Animalcules 2, 2021. Handwoven Jacquard, 37"x32". Cotton, Hand Spun Wool, Mohair, & Mill Ends, photo cr. Robert Antor, copyright Rachel Hefferan
Trüb, 2021. Handwoven Jacquard, 37"x31". Cotton, wool, photo cr. Robert Antor, copyright Rachel Hefferan

Is there a project, a work of art that you care about and that you have not yet had the opportunity to realise?

I have always wanted to make a work of art that consists entirely of fibers from my own animals -I have sheep and hair goats. Using second hand and discarded yarns from others is also a sustainable option and an important part of my current practice … there’s just something hyper-special in my mind about making something that’s entirely from the animals I care for. I shear my animals myself and spin yarn by hand – I’m not sure what that artwork looks like yet and I’m not sure that it will be ‘about’ the animals themselves as much as it would just be something that felt like an accomplishment.

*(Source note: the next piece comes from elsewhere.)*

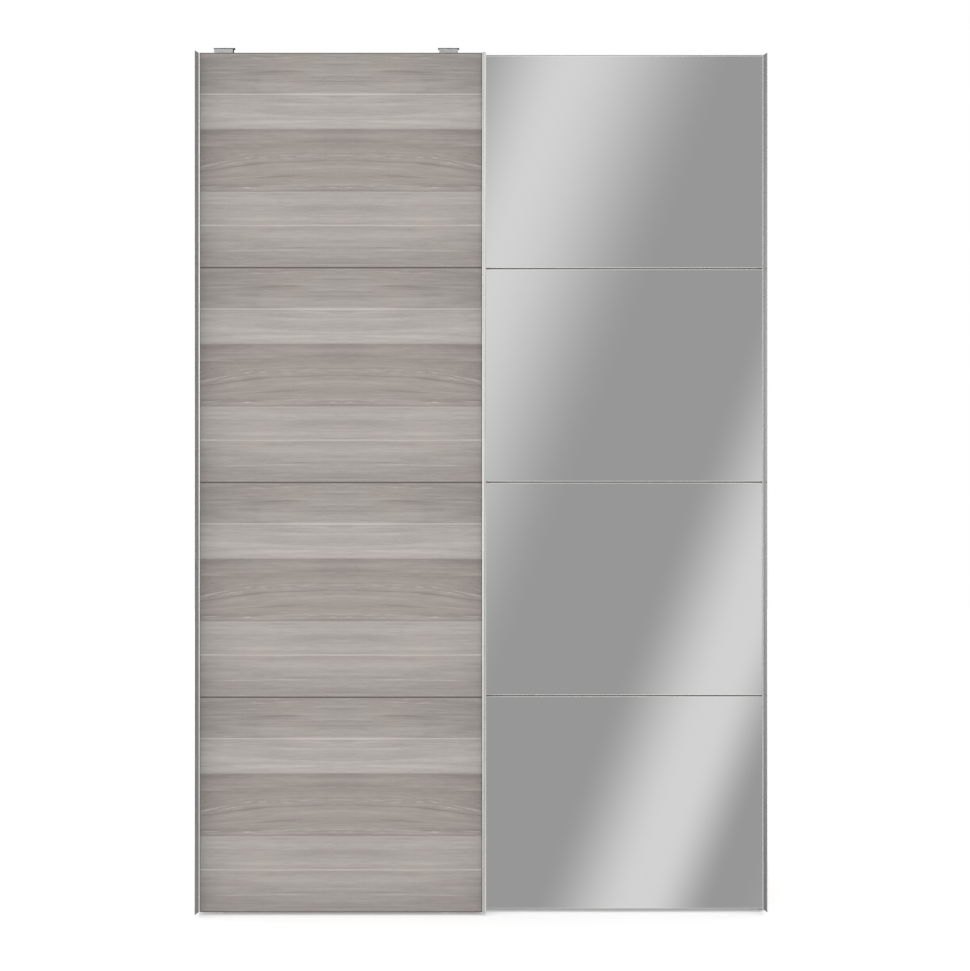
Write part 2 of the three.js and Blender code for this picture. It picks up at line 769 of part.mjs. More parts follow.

Kombucha Flat, 2018, Handwoven Jacquard. Cotton, Wool, 41”x42”, photo cr. and copyright Rachel Hefferan

What are you working on at the moment?

I’m currently weaving on my 12-harness floor loom using a cartoon (a reference image) that will have the other half of a pellicle that I already wove in a recent work. A sister piece to Firma Calva, this time woven with a dense double warp. It’s the warp that I had intended to use for the first piece but ended up with a large section of warp left over after another work so I jumped projects. In terms of research, I’ve been looking a lot at chromosome banding – and the translation of actual stained chromosomes to images of the bands (which is how we understand them as distinct). I’m particularly interested in the 27 Ovis aries (sheep) chromosomes – I’m not sure what I will do just yet but the banding as distinctive markers lends itself to the ease of the stripe on the loom. Much as the influences of fermented food and drink crept into my work and process I expect that the goings on of my livestock are about to make their move on my work in the studio.